Reproduce the listing below in its entirety. Change nothing.

# Information provided start

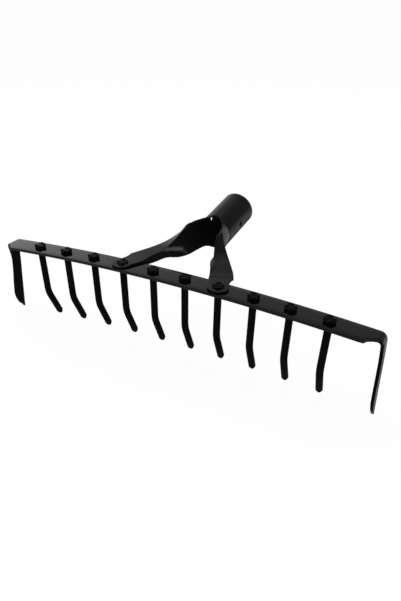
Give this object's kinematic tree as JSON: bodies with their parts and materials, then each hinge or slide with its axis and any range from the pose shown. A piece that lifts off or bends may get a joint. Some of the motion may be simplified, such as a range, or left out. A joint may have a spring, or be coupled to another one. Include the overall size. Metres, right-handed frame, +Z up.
{
  "type": "garden rake head",
  "caption": "Bow-free garden rake head: arched steel bar with riveted round tines, flat end tines and a forked handle socket.",
  "frame": {"origin": "centre of the round mouth of the handle socket", "axes": "X along the bar from end tine to end tine, +Y from the bar towards the handle, +Z up, away from the tine tips; the socket's axis leans 9.84 degrees up from +Y"},
  "size_m": [0.3564, 0.1425, 0.1116],
  "materials": {
    "bar_paint": "glossy black paint on rolled flat steel",
    "fork_paint": "glossy black paint on pressed sheet steel",
    "tine_paint": "glossy black paint on round steel bar"
  },
  "bodies": {
    "root": {"rake_bar": "bar_paint", "socket_fork": "fork_paint", "tine_01": "tine_paint", "tine_02": "tine_paint", "tine_03": "tine_paint", "tine_04": "tine_paint", "tine_05": "tine_paint", "tine_06": "tine_paint", "tine_07": "tine_paint", "tine_08": "tine_paint", "tine_09": "tine_paint", "tine_10": "tine_paint"}
  },
  "joints": []
}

# Information provided end

§ Expected answer:
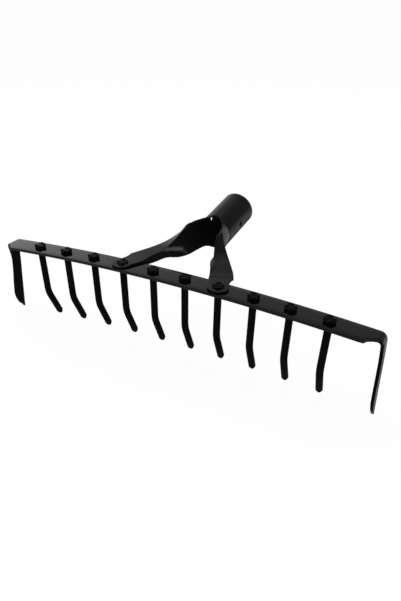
Give this object's kinematic tree as JSON: bodies with their parts and materials, then each hinge or slide with its axis and any range from the pose shown. A piece that lifts off or bends may get a joint. Some of the motion may be simplified, such as a range, or left out. A joint may have a spring, or be coupled to another one. Include the overall size. Metres, right-handed frame, +Z up.
{
  "type": "garden rake head",
  "caption": "Bow-free garden rake head: arched steel bar with riveted round tines, flat end tines and a forked handle socket.",
  "frame": {"origin": "centre of the round mouth of the handle socket", "axes": "X along the bar from end tine to end tine, +Y from the bar towards the handle, +Z up, away from the tine tips; the socket's axis leans 9.84 degrees up from +Y"},
  "size_m": [0.3564, 0.1425, 0.1116],
  "materials": {
    "bar_paint": "glossy black paint on rolled flat steel",
    "fork_paint": "glossy black paint on pressed sheet steel",
    "tine_paint": "glossy black paint on round steel bar"
  },
  "bodies": {
    "root": {"rake_bar": "bar_paint", "socket_fork": "fork_paint", "tine_01": "tine_paint", "tine_02": "tine_paint", "tine_03": "tine_paint", "tine_04": "tine_paint", "tine_05": "tine_paint", "tine_06": "tine_paint", "tine_07": "tine_paint", "tine_08": "tine_paint", "tine_09": "tine_paint", "tine_10": "tine_paint"}
  },
  "joints": []
}